Meghann came over for dinner. Meghann is working with midwives this month before heading back to the US to become a midwife herself. But she should have been working for DAI, living in the DAI compound in Kunduz if things had worked out with her contract, some months ago. But things hadn’t and so she was not in Kunduz the other night when the compound was attacked.

Such is life. Some people call it Providence, others call it luck. I am not sure what to call it but I was very happy that she was with us tonight and not traumatized on a flight home.

The boss was back today. I had not seen him in nearly a month. We spent hours going over everything that was on our plates, left from before, new stuff, very urgent, mildly urgent and not so urgent right now.

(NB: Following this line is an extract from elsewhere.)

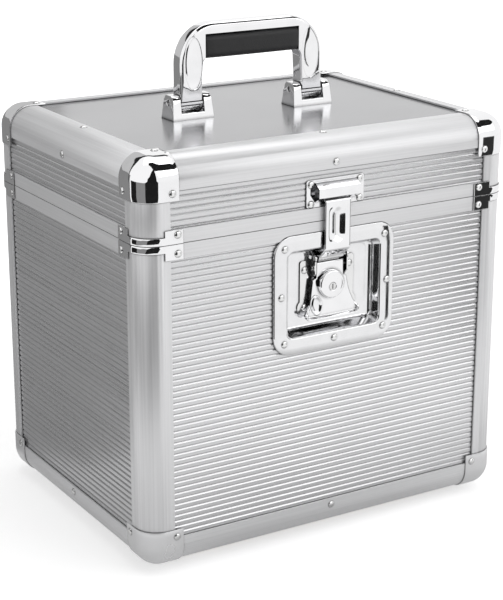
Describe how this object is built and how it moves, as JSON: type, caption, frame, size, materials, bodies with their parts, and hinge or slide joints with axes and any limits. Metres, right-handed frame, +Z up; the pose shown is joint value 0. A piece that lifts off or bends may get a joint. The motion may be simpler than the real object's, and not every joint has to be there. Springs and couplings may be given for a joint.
{
  "type": "record carrying case",
  "caption": "Aluminium-edged record carrying case with ribbed sides, hinged lid, folding carrying handle and a recessed key latch with lever and hasp.",
  "frame": {"origin": "on the floor under the middle of the case, level with the undersides of the feet", "axes": "+Z up, -Y towards the latch side, +X to the right seen from the latch side"},
  "size_m": [0.361, 0.287, 0.4255],
  "materials": {
    "plywood": "plain",
    "ribbed_aluminium": "ribbed, satin",
    "satin_aluminium": "satin",
    "brushed_aluminium": "brushed",
    "chrome": "polished",
    "satin_chrome": "satin",
    "bright_steel": "plated",
    "brass_plug": "nickel plated",
    "black_grip": "matt",
    "black_rubber": "matt",
    "lining_fabric": "short pile"
  },
  "bodies": {
    "case_body": {"body_front_panel": "plywood", "body_front_skin": "ribbed_aluminium", "body_front_rim": "satin_aluminium", "body_back_panel": "plywood", "body_back_skin": "ribbed_aluminium", "body_back_rim": "satin_aluminium", "body_left_panel": "plywood", "body_left_skin": "ribbed_aluminium", "body_left_rim": "satin_aluminium", "body_right_panel": "plywood", "body_right_skin": "ribbed_aluminium", "body_right_rim": "satin_aluminium", "bottom_front_edge": "satin_aluminium", "bottom_back_edge": "satin_aluminium", "bottom_left_edge": "satin_aluminium", "bottom_right_edge": "satin_aluminium", "body_front_left_post": "satin_aluminium", "body_front_right_post": "satin_aluminium", "body_back_left_post": "satin_aluminium", "body_back_right_post": "satin_aluminium", "bottom_panel": "plywood", "body_lining": "lining_fabric", "bottom_corners": "satin_aluminium", "body_rim_corners": "chrome", "body_rivets": "bright_steel", "feet": "black_rubber", "latch_dish": "satin_chrome", "latch_base": "bright_steel", "latch_pins": "bright_steel", "body_hinge_leaves": "bright_steel", "hinge_pins": "bright_steel"},
    "lid": {"lid_front_panel": "plywood", "lid_front_edge": "satin_aluminium", "lid_front_rim": "satin_aluminium", "lid_back_panel": "plywood", "lid_back_edge": "satin_aluminium", "lid_back_rim": "satin_aluminium", "lid_left_panel": "plywood", "lid_left_edge": "satin_aluminium", "lid_left_rim": "satin_aluminium", "lid_right_panel": "plywood", "lid_right_edge": "satin_aluminium", "lid_right_rim": "satin_aluminium", "lid_skins": "ribbed_aluminium", "lid_posts": "satin_aluminium", "lid_corners": "chrome", "lid_rim_corners": "chrome", "lid_rivets": "bright_steel", "lid_lining": "lining_fabric", "top_panel": "brushed_aluminium", "catch": "chrome", "lid_hinge_leaves": "bright_steel", "handle_brackets": "chrome", "handle_pins": "bright_steel"},
    "handle": {"handle_bail": "chrome", "handle_grip": "black_grip"},
    "lever": {"latch_lever": "chrome", "lock_barrel": "chrome"},
    "key_plug": {"lock_plug": "brass_plug"},
    "hasp": {"hasp": "chrome"}
  },
  "joints": [
    {"name": "lid_hinge", "type": "hinge", "parent": "case_body", "child": "lid", "pos_m": [0, 0.1408, 0.2797], "axis": [-1, 0, 0], "range_deg": [0, 100]},
    {"name": "handle_fold", "type": "hinge", "parent": "lid", "child": "handle", "pos_m": [0, 0, 0.3597], "axis": [1, 0, 0], "range_deg": [-85, 85]},
    {"name": "latch_lift", "type": "hinge", "parent": "case_body", "child": "lever", "pos_m": [0, -0.1285, 0.238], "axis": [-1, 0, 0], "range_deg": [0, 45]},
    {"name": "hasp_swing", "type": "hinge", "parent": "case_body", "child": "hasp", "pos_m": [0, -0.1305, 0.2465], "axis": [1, 0, 0], "range_deg": [0, 27]},
    {"name": "key_turn", "type": "hinge", "parent": "lever", "child": "key_plug", "pos_m": [0, -0.1352, 0.2214], "axis": [0, -1, 0], "range_deg": [0, 90]}
  ],
  "couplings": [
    {"joint": "hasp_swing", "follows": "latch_lift", "ratio": 0.6}
  ]
}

One of my staff who spent the last month in the US was also back and so I don’t feel so lonely anymore.

He told me about the short experiential workshop he went to in New York. Experiential learning is not for the faint of heart and even less so for people from this culture where learning is something teachers make you do, and something that requires much lecturing. He had learned about technical versus adaptive challenges and the notion of ‘work avoidance’ (when the hard work of bringing together people or groups who can shed light on the adaptive challenge requires you to change the way you have been (adapt) and behave in new ways with others).

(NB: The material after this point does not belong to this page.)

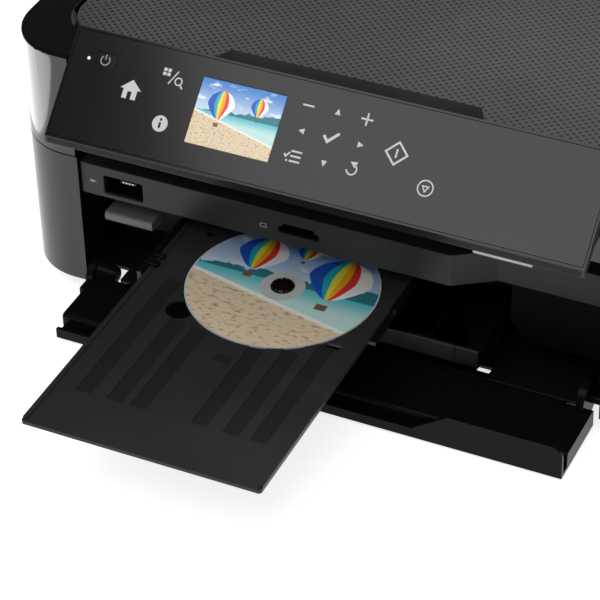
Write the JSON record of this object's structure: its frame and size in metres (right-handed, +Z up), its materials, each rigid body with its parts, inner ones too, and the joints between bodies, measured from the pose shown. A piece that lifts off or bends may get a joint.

With another colleague, sitting around the table we thought about what the US is trying to do here; tackling Afghanistan as if it is a technical challenge, which means that somewhere there is the solution, that we know how to do this, when, in fact, we are all clueless. But how could you admit that to the world and to those who lost kin and limbs here?

Hugs and a thousand years

Today’s Fourth of July didn’t feel much like an Independence celebration, except that it was a day off which was nice.

I spent the morning reading up on various blogs about Afghanistan, going from one hypertext to another, in order to make sense of what’s happening here. It left me utterly depressed because I think we are doing this ‘saving Afghanistan from itself’ all wrong.

The absence of women in public life, at any level, and the parochial views that the male-headed families, clans, villages, districts and even provinces pursue are in my view root causes that no army in the world can address (or root out, as in ‘dig out and destroy’ – think weeds!)

It seems to me that only education and bringing women into public life and decision making roles can turn this country around – together these two strategies are more powerful than the most sophisticated armies and weapons in the face of violence, corruption, and other manifestations of unbridled and uneducated testosterone.

Each woman in a decision making position and each boy and girl who go to school long enough to learn to think for themselves bring us one thousandth of one thousandth of a millimeter closer to peace. It’s that slow. It’s at least a 1000-Year-Project. I am just one small actor in an enormous relay race that started seriously in the 1800s and will continue long after I am gone. What keeps me here is the many Afghan and non Afghan women (and men) who are participating in this race in which our main responsibility is to prepare the next relay to carry the torch forward.

I felt a little better after seeing a YouTube video of the Free Hugs project that friends sent me. It took about 3 hours to download the three and a half minute video about a few brave souls offering free hugs in Sondrio (Italy) and another one in Australia. I wondered how that would go over to offer free hugs in downtown Kabul, or Riyadh or Cairo. If it can be done in Japan, not a very hug-friendly place, why not here? God knows people here need hugs real badly.